Maintain Your (R)Age – The Best is Yet to Come by Jerry de Gryse
At a recent memorial for a friend and colleague I looked around the audience to see that many were aging - significant birthdays passing by in a rush, 60, 70 and more.
Meanwhile, I noted these same aging 'ragers' were still working, applying themselves to creative tasks, stretching themselves to new questions about landscape architecture, design and the environment, excelling at every turn. For these friends, the notion of retirement is something other people do.
I was reminded that in University, we were told we would do our best work in our 60s and beyond. What they didn't tell us - or perhaps I wasn’t listening - was why? Why unlike sportspeople do we get better with age? Does practice make perfect? Or is there more to it?
Reflecting on my own experience, I realize it is more than trial and error that makes us better landscape architects as we age. So I made a list and, like many lists, there are at least 10 reasons why our best is yet to come.
- Family: Families make us a life outside our profession and a reason, through our work, to make better places. Our children's sense of exploration opens us to possibilities. Their play keeps us young. Our partners steady us. We learn from their understanding of us through a depth of shared experiences. Our extended families, give us the support beyond the office.
- Business partners: We don't do this alone. We have built powerful relationships with our business partners. They share our vision. They complete us and make up for our short-comings. They back us up. They give without demand and clear the way so we can do what we do best. They collaborate - they don't compete.
- Friends: Our friends have their achievements in life which inspire us to succeed ourselves. They support us, sharing their wisdom and wish for us to be all we can be.
- Collaborators: With age we know we don't have all the answers. We've built a support base of skilled professionals who fill the gaps in our knowledge and give us their inspired wisdom. They are the 'multi' of our multi-disciplinary profession.
- Youthful team: We've assembled a team of young professionals around us. They are as far away from where we are in experience as can be yet with skills we never dreamed of and a passion and outlook that only the young have. The future is ahead of them. They force us on to our toes. Through them we give back, and in the giving we distill the lessons we’ve learned into coherent messages that give clarity to the things we do.

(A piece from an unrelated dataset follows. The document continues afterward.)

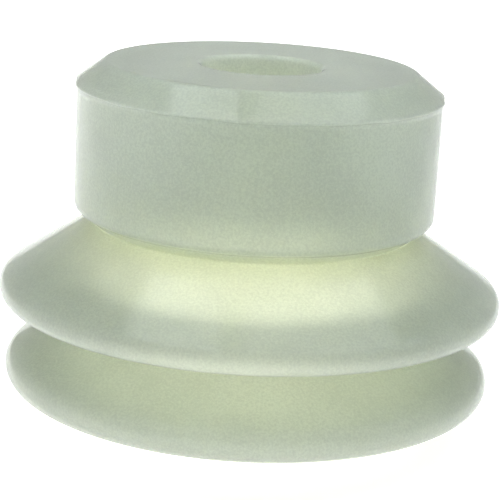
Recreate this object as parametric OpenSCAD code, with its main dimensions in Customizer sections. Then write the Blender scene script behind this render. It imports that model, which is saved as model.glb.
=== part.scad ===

- Our Elders: Despite our age, some of our mentors survive and continue to give us direction. We can call on them for advice and they willingly share from the depths of their continuing experiences. They taught us much of what we know and now set an example of how to live a life to aspire to.
- Knowledge of self: With time in the school of life, we have come to understand ourselves. We trust our intuition. We respect the work of others and have faith that we don't need to do it all. We are confident we are doing all we can and that others with skill and talent are doing their best too. We are forgiving of other's foibles because we recognize our own.
- We are grounded in our place: Over time we know the terrain we live in across many scales and levels of meaning. Through long experience reading the landscape and listening to the people who live there, we understand how to go inside our place and respond appropriately.
- Perspective of time: At 60+, you can look back 100 years and see that it wasn't long ago. We connect with other times, and understand our own achievements in relation to our predecessors. We appreciate the beauty of history with a view that is hardly possible when we were young. Only in older age do we realize that so much of what we do has been done before.
- Practice: Yes there is a reason they call it the 'practice' of landscape architecture, because each project builds on our experience of the last. We make mistakes. We learn. We move on and do it better the next time, and the next until there is no next time.
So is our best yet to come? I believe so. I see my aging colleagues who, despite physical changes, are maintaining a youthful passion for their art - friends who temper the excitement of youth with their wisdom of experience, fellow landscape architects who work in the embrace of their families and loved ones. What better place to be as we maintain our (r)age and experience the best that is to come.
Jerry de Gryse, Australian Institute of Landscape Architects National Councilor and Director, Inspiring Place Landscape Architects, just turned 62. He has worked as a landscape architect for 35 years, 30 of them in Tasmania. He still has a lot to learn and hopes to improve with age.